In the North Fork Valley, Amber Kleinman and Marla Bishop both posted photos to iSeeChangeof deep snow covering everything.   The Colorado Snow Survey Program show that Colorado’s mountains are at 112% of normal.  It’s a lot to shovel, but it’s not a record-setter.  According to the National Weather Service, over the past 31 years, this winter is currently in 10th place.

The snow is good news, though.  Last year was exceptionally dry.  For a lot of people, it’s not winter’s snow up there, its summer’s water.  That’ll help with the drought but there is a danger it could be too much of a good thing. 

“With a large water supply in the mountain snowpack, accelerating those melt rates can cause the rivers to rise very, very rapidly,” says Thomas Painter.  He’s a research scientist with NASA’s Jet Propulsion Laboratory.  His big thing?  Dust. 

Every year, dust blows from the deserts of Nevada and Utah.  It lands on the first thing it hits: the Rocky Mountains. 

“The particles are big enough that they don’t percolate down from the surface.  They remain blocked there.  As they melt down, they pick up more and more dust layers that have come previously in the season.  So the surface gets darker, and darker, and darker while the sun gets higher and higher.  It’s a multiplicative effect on the snowmelt rates,” he says.

Not only can the deluge cause flooding, it also puts more water in the ground, earlier.

Dust is a huge variable on snowmelt rates.  He says 90% of the energy it takes to melt snow comes from sunlight absorption, not temperature.  Snow in the mountains doesn’t melt because summer is warmer, but because there’s more sunlight higher in the sky. 

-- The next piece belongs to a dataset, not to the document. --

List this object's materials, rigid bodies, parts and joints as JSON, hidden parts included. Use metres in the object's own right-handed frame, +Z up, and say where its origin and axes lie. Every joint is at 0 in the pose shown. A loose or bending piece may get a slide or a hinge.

So, aside from the length of the ski season, what does this mean?  It’s all about how fast the water melts.  Last year was pretty dry, but one of the cleanest years.  It was a stark difference from 2009.

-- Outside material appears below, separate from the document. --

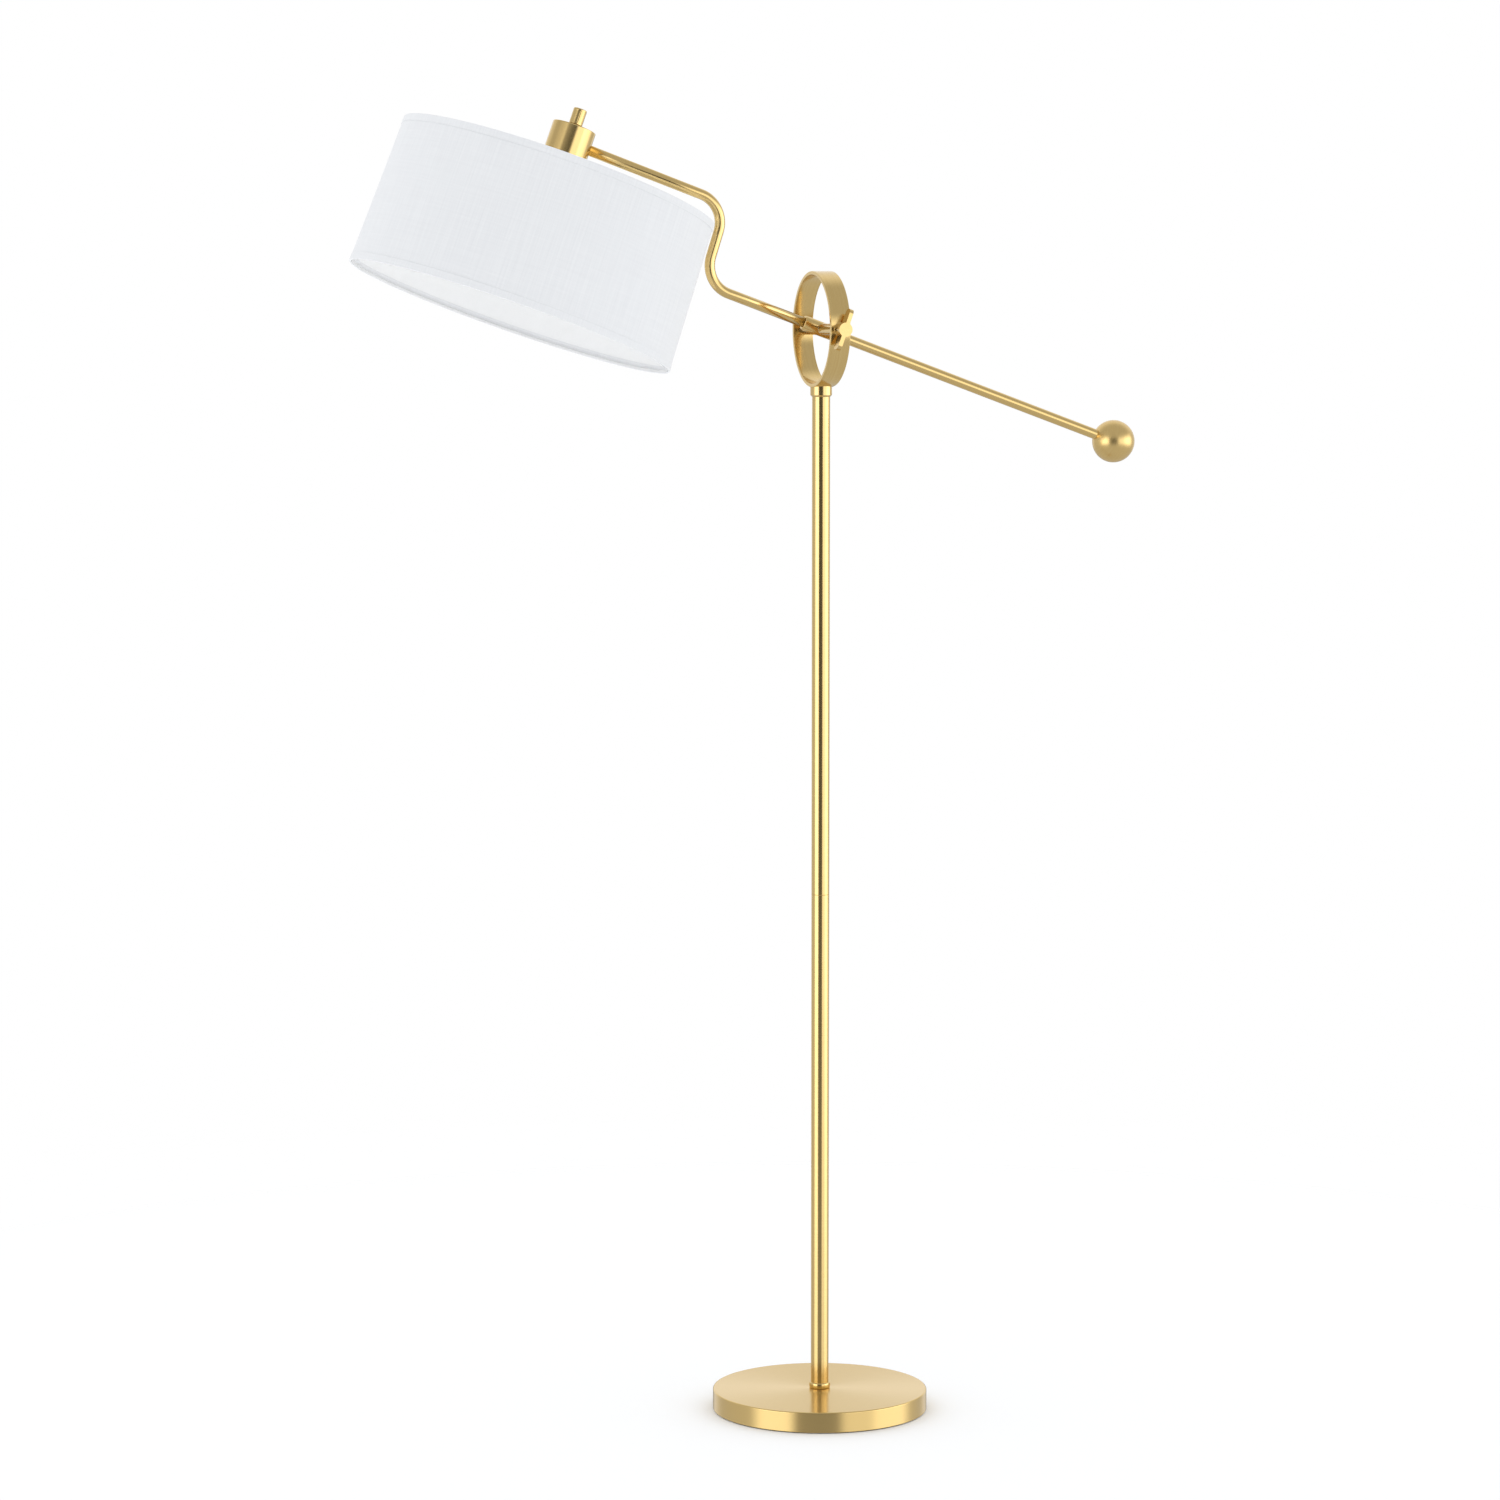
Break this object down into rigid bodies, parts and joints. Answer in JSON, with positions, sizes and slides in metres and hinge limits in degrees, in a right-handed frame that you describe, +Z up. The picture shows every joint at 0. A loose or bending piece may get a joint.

“We call that the extreme dust year. That was the ‘Martian Spring’ because everything was so red and so heavy and the runoff came so quickly.  Infrastructure was threatened and just capturing water and managing it was really tough.”

Not only can the deluge cause flooding, it also puts more water in the ground, earlier.  In Colorado, this is a problem. 

“In melting earlier,” says Painter “you’ve opened up the season that water is in the root system, so you have a longer growing season.”

More water gets used, and the amount available to us and everyone else that depends on the Colorado River Basin, drops.  Also, dust’s impact is proportional to the amount of snow in the mountains.  With the healthy snowpack we have, it may be more of a liability when the dust storms come.

It’s tough to say what will happen.  They can look at how much dust is available to be picked up by the spring storms, “but in terms of the number of storms and those with the right trajectories to scour the deserts, that we don’t have yet,” Painter says, “if we did, we would be very wealthy.”

So, massive fortunes unrealized, everyone will have to wait and see how the spring’s dust will affect our snow and our water supply.